Dommage… Reconnaissons au chef le mérite d´avoir ressorti des cartons une œuvre pratiquement jamais jouée pour nous la faire découvrir et apprécier. Il eût malgré tout fallu, pour bien faire, nous la présenter sur scène avec costumes et décors. Mais ne boudons pas notre plaisir : même ainsi, nous aurons eu la chance d´entendre – sinon de voir... – une œuvre qui en valait la peine, même si elle ne figure pas au rang des grands chefs d´œuvre du répertoire. 
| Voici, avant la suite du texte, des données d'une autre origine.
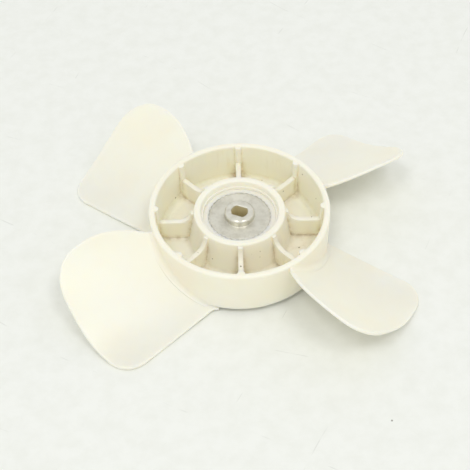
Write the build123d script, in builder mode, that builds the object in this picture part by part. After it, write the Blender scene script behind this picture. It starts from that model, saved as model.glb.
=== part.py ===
from build123d import *
import os
from math import radians, sqrt, tan

# Axial fan impeller, lying with its ribbed side up. All sizes are in millimetres.
# The axis is Z and the blades' lowest corners stand on Z = 0. X runs along one of the eight ribs.

# Drum
drum_diameter = 87.0
drum_base_diameter = 86.6
drum_height = 24.1
drum_clearance = 3.0
drum_wall = 3.0
wall_draft = 0.3
floor_thickness = 3.3
rim_rounding = 1.1
base_rounding = 0.6
pocket_rounding = 1.8

# Ring in the middle of the drum, with a recess that goes down to the insert
ring_diameter = 44.0
ring_base_diameter = 50.0
ring_bore = 37.8
ring_drop = 2.6
ring_rounding = 0.8
recess_diameter = 36.8
recess_depth = 2.6
seat_diameter = 35.2

# Ribs, each with a half-round ridge where it meets the wall
rib_count = 8
rib_thickness = 2.4
rib_drop = 9.8
rib_foot_radius = 20.6
rib_crest_radius = 23.4
rib_sweep = 6.4
rib_anchor = 0.8
ridge_radius = 1.8
ridge_sink = 0.1
ridge_foot_sink = 0.6
ridge_drop = 0.3

# Aluminium insert
flange_diameter = 30.2
flange_thickness = 3.0
flange_drop = 6.8
serration_count = 36
serration_radius = 1.0
serration_depth = 0.4
boss_diameter = 14.4
boss_height = 3.6
boss_chamfer = 0.7
stem_diameter = 19.0
stem_foot = 3.0
groove_width = 3.0
groove_depth = 1.0
bore_diameter = 8.0
bore_across_flats = 6.0
bore_angle = -22.0
bore_chamfer = 0.2

# Blades: two opposite pairs, so the steps between them are 102.6 and 77.4 degrees
blade_thickness = 1.8
blade_tip_radius = 93.1
blade_first_angle = 18.9
blade_narrow_step = 77.4
blade_reach = 110.0
blade_edge_rounding = 0.7
lead_arc_centre = (62.0, 50.4)
lead_arc_radius = 54.3
lead_rounding = 15.0
trail_offset = 23.7
trail_slope = 24.1
trail_rounding = 12.1
root_depth = 1.6
root_flare = 4.5
root_start_margin = 0.15
root_reach = 57.0
root_fillet = 3.0
root_bearings = (-6, 2, 10, 20, 32, 42, 50)
under_fillet = 1.6
under_bearings = (-6, 2, 9, 16, 23)

# The blade's upper face is ruled between two curves, whose heights are given at five places across it
inner_section = 20.0
outer_section = 96.0
section_places = (-6.0, 4.0, 16.0, 32.0, 54.0)
inner_heights = (22.2, 18.3, 10.0, 2.9, 2.6)
outer_heights = (43.4, 29.3, 20.5, 8.5, 1.65)

# Heights and radii that follow from the sizes above
base_level = drum_clearance
rim_level = base_level + drum_height
floor_level = base_level + floor_thickness
ring_level = rim_level - ring_drop
recess_level = ring_level - recess_depth
rib_level = rim_level - rib_drop
flange_level = rim_level - flange_drop
boss_level = flange_level + boss_height
rim_radius = drum_diameter / 2
inner_radius = rim_radius - drum_wall
base_radius = drum_base_diameter / 2
wall_foot_radius = base_radius - drum_wall - wall_draft
root_margin = 0.4
root_sink = 0.6
wall_sink = 0.8
path_sink = 0.1
blend_end_share = 0.4

# Insert: flange with a serrated edge, boss above it, stem with a groove down to the drum's base
with BuildPart() as hub_insert:
    with BuildSketch(Plane.XY.offset(flange_level - flange_thickness)):
        Circle(flange_diameter / 2)
        with PolarLocations(flange_diameter / 2 + serration_radius - serration_depth, serration_count):
            Circle(serration_radius, mode=Mode.SUBTRACT)
    extrude(amount=flange_thickness)
    with BuildSketch(Plane.XY.offset(base_level)):
        Circle(stem_diameter / 2)
    extrude(amount=flange_level - flange_thickness - base_level)
    with BuildSketch(Plane.XY.offset(flange_level)):
        Circle(boss_diameter / 2)
    extrude(amount=boss_height)
    chamfer(hub_insert.faces().sort_by(Axis.Z)[-1].edges(), length=boss_chamfer)
    with BuildSketch(Plane.XY.offset(base_level + stem_foot)):
        Circle(stem_diameter / 2)
        Circle(stem_diameter / 2 - groove_depth, mode=Mode.SUBTRACT)
    extrude(amount=groove_width, mode=Mode.SUBTRACT)

    # Before its bore is cut, the insert has the shape of the room that the plastic leaves for it
    insert_room = hub_insert.part
    with BuildSketch(Plane.XY.offset(base_level)):
        Circle(bore_diameter / 2)
        Rectangle(bore_diameter * 2, bore_across_flats, rotation=bore_angle, mode=Mode.INTERSECT)
    extrude(amount=boss_level - base_level, mode=Mode.SUBTRACT)
    mouth = hub_insert.edges().filter_by_position(Axis.Z, boss_level - 0.01, boss_level + 0.01)
    chamfer(mouth.filter_by(lambda edge: edge.length < 2 * bore_diameter), length=bore_chamfer)
hub_insert.part.label = "hub_insert"

# Sheet of one blade, before its outline is cut
with BuildPart() as sheet:
    for station, heights in ((inner_section, inner_heights), (outer_section, outer_heights)):
        with BuildSketch(Plane(origin=(station, 0, 0), x_dir=(0, 1, 0), z_dir=(1, 0, 0))):
            with BuildLine():
                top = Spline(*zip(section_places, heights))
                under = []
                for share in (0.0, 0.25, 0.5, 0.75, 1.0):
                    along = top % share
                    under.append(top @ share + Vector(along.Y, -along.X) * blade_thickness)
                Spline(*under)
                Line(top @ 0, under[0])
                Line(top @ 1, under[-1])
            make_face()
    loft(ruled=True)

# Plan of one blade: a bowed and a straight edge, two rounded corners and a flare into the drum
with BuildPart() as outline:
    with BuildSketch(Plane.XY.offset(-rim_level)) as plan:
        with BuildLine():
            trail_end = (blade_reach, trail_offset + blade_reach * tan(radians(trail_slope)))
            Polyline((0, -blade_reach), (blade_reach, -blade_reach), trail_end, (0, trail_offset), close=True)
        make_face()
        with Locations(lead_arc_centre):
            Circle(lead_arc_radius, mode=Mode.INTERSECT)
        Circle(blade_tip_radius, mode=Mode.INTERSECT)
        fillet(plan.vertices().sort_by(Axis.X)[-1], radius=lead_rounding)
        fillet(plan.vertices().sort_by(Axis.Y)[-1], radius=trail_rounding)
        Circle(rim_radius)
        on_drum = plan.vertices().filter_by(lambda corner: abs(corner.center().length - rim_radius) < 0.01)
        fillet(on_drum.sort_by(Axis.Y)[-1], radius=root_flare)
        Circle(rim_radius - root_depth, mode=Mode.SUBTRACT)
        lead_x, lead_y = lead_arc_centre
        root_start = lead_y - sqrt(lead_arc_radius**2 - (rim_radius - lead_x) ** 2) - root_start_margin
        flare_end = (blade_reach, blade_reach * tan(radians(root_reach)))
        Polygon(
            (0, root_start),
            (rim_radius, root_start),
            (blade_reach, -blade_reach),
            flare_end,
            align=None,
            mode=Mode.INTERSECT,
        )
    extrude(amount=rim_level * 3)

# Concave blends along the two lines where the sheet's upper and lower faces meet the drum
blends = []
for side, full_size, bearings in ((1, root_fillet, root_bearings), (-1, under_fillet, under_bearings)):
    spots = []
    for bearing in bearings:
        foot = Vector(rim_radius - path_sink, 0).rotate(Axis.Z, bearing)
        upright = Axis((foot.X, foot.Y, -rim_level), (0, 0, 1))
        hits = sorted(hit[0].Z for hit in sheet.part.find_intersection_points(upright))
        spots.append(Vector(foot.X, foot.Y, hits[-1] if side > 0 else hits[0]))
    path = Edge.make_spline(spots)
    with BuildPart() as blend:
        for share in (0.0, 0.15, 0.3, 0.45, 0.6, 0.8, 1.0):
            spot = path @ share
            size = full_size * min(1.0, 1.0 - (1.0 - blend_end_share) * (share - 0.5) / 0.5)
            outward = Vector(spot.X, spot.Y).normalized()
            with BuildSketch(Plane(origin=spot, x_dir=outward, z_dir=path % share * -1)):
                with BuildLine():
                    RadiusArc((0, size * side), (size, 0), -size * side)
                    Polyline(
                        (size, 0),
                        (size, -root_sink * side),
                        (-wall_sink, -root_sink * side),
                        (-wall_sink, size * side),
                        (0, size * side),
                    )
                make_face()
        loft()
        with BuildSketch():
            Circle(blade_tip_radius)
        extrude(amount=rim_level - rim_rounding, mode=Mode.INTERSECT)
        add(outline, mode=Mode.INTERSECT)
    blends.append(blend.part)

# One blade: the sheet cut to its plan, with rounded edges and the two blends
with BuildPart() as blade:
    add(sheet)
    add(outline, mode=Mode.INTERSECT)
    beyond_drum = rim_radius + root_margin
    free = blade.edges().filter_by(lambda edge: edge.center().cross(Vector(0, 0, 1)).length > beyond_drum)
    uprights = free.filter_by(GeomType.LINE).filter_by(lambda edge: edge.length < 2.2 * blade_thickness)
    fillet(free - uprights, radius=blade_edge_rounding)
    for piece in blends:
        add(piece)

# Impeller: drum and ring turned in one profile, then ribs, ridges, blades and the insert's room
with BuildPart() as impeller:
    with BuildSketch(Plane.XZ) as turned:
        with BuildLine():
            Polyline(
                (0, base_level),
                (base_radius, base_level),
                (rim_radius, rim_level),
                (inner_radius, rim_level),
                (wall_foot_radius, floor_level),
                (ring_base_diameter / 2, floor_level),
                (ring_diameter / 2, ring_level),
                (ring_bore / 2, ring_level),
                (recess_diameter / 2, recess_level),
                (seat_diameter / 2, recess_level),
                (seat_diameter / 2, flange_level),
                (0, flange_level),
                close=True,
            )
        make_face()
        corners = ((rim_level, rim_rounding), (floor_level, pocket_rounding), (ring_level, ring_rounding))
        for level, radius in corners:
            fillet(turned.vertices().filter_by(lambda corner: abs(corner.Y - level) < 0.01), radius=radius)
        foot = turned.vertices().filter_by(lambda corner: corner.X > wall_foot_radius and corner.Y < floor_level)
        fillet(foot, radius=base_rounding)
    revolve(axis=Axis.Z)
    with BuildSketch(Plane.XZ):
        with BuildLine():
            wall_face = Vector(inner_radius - wall_foot_radius, rim_level - floor_level)
            wall_share = (rib_level - floor_level) / (rim_level - floor_level)
            rib_end = Vector(wall_foot_radius + rib_anchor, floor_level) + wall_face * wall_share
            sweep_centre = Vector(rib_crest_radius + rib_sweep, rib_level + rib_sweep)
            crest = Line((rib_foot_radius, rib_level + rib_sweep), (rib_crest_radius, rib_level + rib_sweep))
            ThreePointArc(
                crest @ 1,
                sweep_centre - Vector(rib_sweep, 0).rotate(Axis.Z, 45),
                sweep_centre - Vector(0, rib_sweep),
            )
            Polyline(
                sweep_centre - Vector(0, rib_sweep),
                rib_end,
                (wall_foot_radius + rib_anchor, floor_level - rib_anchor),
                (rib_foot_radius, floor_level - rib_anchor),
                crest @ 0,
            )
        make_face()
    rib = extrude(amount=rib_thickness / 2, both=True, mode=Mode.PRIVATE)
    with PolarLocations(0, rib_count):
        add(rib)
    ridge_foot = Vector(wall_foot_radius + ridge_foot_sink, 0, floor_level - rib_anchor)
    ridge_rise = Vector(inner_radius + ridge_sink, 0, rim_level - ridge_drop) - ridge_foot
    with BuildSketch(Plane.XY.offset(ridge_foot.Z)):
        with Locations((ridge_foot.X, 0)):
            Circle(ridge_radius)
    ridge = extrude(amount=ridge_rise.length, dir=ridge_rise, mode=Mode.PRIVATE)
    with PolarLocations(0, rib_count):
        add(ridge)
    for bearing in (0, 180 - blade_narrow_step, 180, 360 - blade_narrow_step):
        add(blade.part, rotation=(0, 0, blade_first_angle + bearing))
    add(insert_room, mode=Mode.SUBTRACT)
impeller.part.label = "impeller"

os.makedirs("parts", exist_ok=True)
export_step(impeller.part, "parts/impeller.step")
export_step(hub_insert.part, "parts/hub_insert.step")
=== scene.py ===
import math

import bpy
from mathutils import Matrix, Vector

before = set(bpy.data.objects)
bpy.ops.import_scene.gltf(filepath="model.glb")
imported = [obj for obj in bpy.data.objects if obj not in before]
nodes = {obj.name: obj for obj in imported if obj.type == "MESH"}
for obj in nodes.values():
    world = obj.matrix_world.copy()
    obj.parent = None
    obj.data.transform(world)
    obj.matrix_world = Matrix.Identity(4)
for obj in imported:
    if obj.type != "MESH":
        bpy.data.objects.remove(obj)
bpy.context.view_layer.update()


# Moulded wheel. The drum, its eight ribs, the middle ring and the four blades are one injection moulding in
# uncoloured polypropylene. Use has yellowed it a little and left brown dust inside the drum. The shade in
# the drum's corners is painted in the dust's brown, and the light through its wall is painted as a paler
# tone.
wheel = nodes["impeller"]
clean_ivory = "#F8F4E5"
aged_ivory = "#F7F0DE"
# A paler ivory, painted on the drum's inner face as the light that comes through its wall
painted_backlight_ivory = "#FFFAE6"
# Brown of the dust, also painted as shade in the drum's corners
dust_and_shade_brown = "#B7A87C"
grime = "#8C8262"
cloud_size = 0.022
dust_and_shade_reach = 0.0045
dust_and_shade_patch = 0.0035
streak_width = 0.0022
streak_squeeze = 0.12
speck_spacing = 0.0032
speck_size = 0.00042
mould_grain = 0.0006
grain_height = 0.0001
corner_radius = 0.0005
clean_roughness = 0.38
dusty_roughness = 0.75
ring_outside = 0.0223
ring_fade = 0.001
drum_inside = 0.0407
wall_fade = 0.0003
painted_backlight_depth = 0.004
painted_backlight_fade = 0.002
drum_floor = 0.0063
floor_fade = 0.0005
drum_rim = 0.0271
rim_fade = 0.006


def linear(hex_colour):
    """Turns an sRGB hex value into the linear colour that a shader takes."""
    parts = [int(hex_colour[i:i + 2], 16) / 255 for i in (1, 3, 5)]
    return [p / 12.92 if p <= 0.04045 else ((p + 0.055) / 1.055) ** 2.4 for p in parts] + [1.0]


def new_material(name):
    material = bpy.data.materials.new(name)
    material.use_nodes = True
    material.node_tree.nodes.clear()
    return material


def add_node(material, kind, settings=None, inputs=None):
    """Adds one node. An input is a plain value, or another node's output socket to link from."""
    node = material.node_tree.nodes.new(kind)
    for key, value in (settings or {}).items():
        setattr(node, key, value)
    for key, value in (inputs or {}).items():
        if isinstance(value, bpy.types.NodeSocket):
            material.node_tree.links.new(value, node.inputs[key])
        else:
            node.inputs[key].default_value = value
    return node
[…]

Aucun regret, donc. Sentiment partagé par une assistance clairsemée, mais apparemment ravie (5).

Pierre Waline

(1): un Berlioz non rancunier quand on sait qu´il fut honteusement chassé du Conservatoire par Cherubini qui en était le directeur.

(2): encore représenté en 1828 à Berlin sous la direction de Spontini qui en remania sensiblement la partition.

(3). Victor Etienne-de-Jouy était un librettiste très prisé, travaillant notamment avec Spontini (La Vestale) et Rossini  (Moïse et Pharaon, Guillaune Tell). Petit neveu de Voltaire, Jean-Pierre Clavis était surtout connu comme fabuliste, mais sans avoir le talent de son grand-oncle.

(4): qui fera prochainement l´objet d´un enregistrement. NB: pour son action déployée au service de l´opéra français, le chef hongrois vient de se voir remettre les insignes de Chevalier des Arts et des Lettres.

(5): le concert était en même temps transmis sur les réseaux.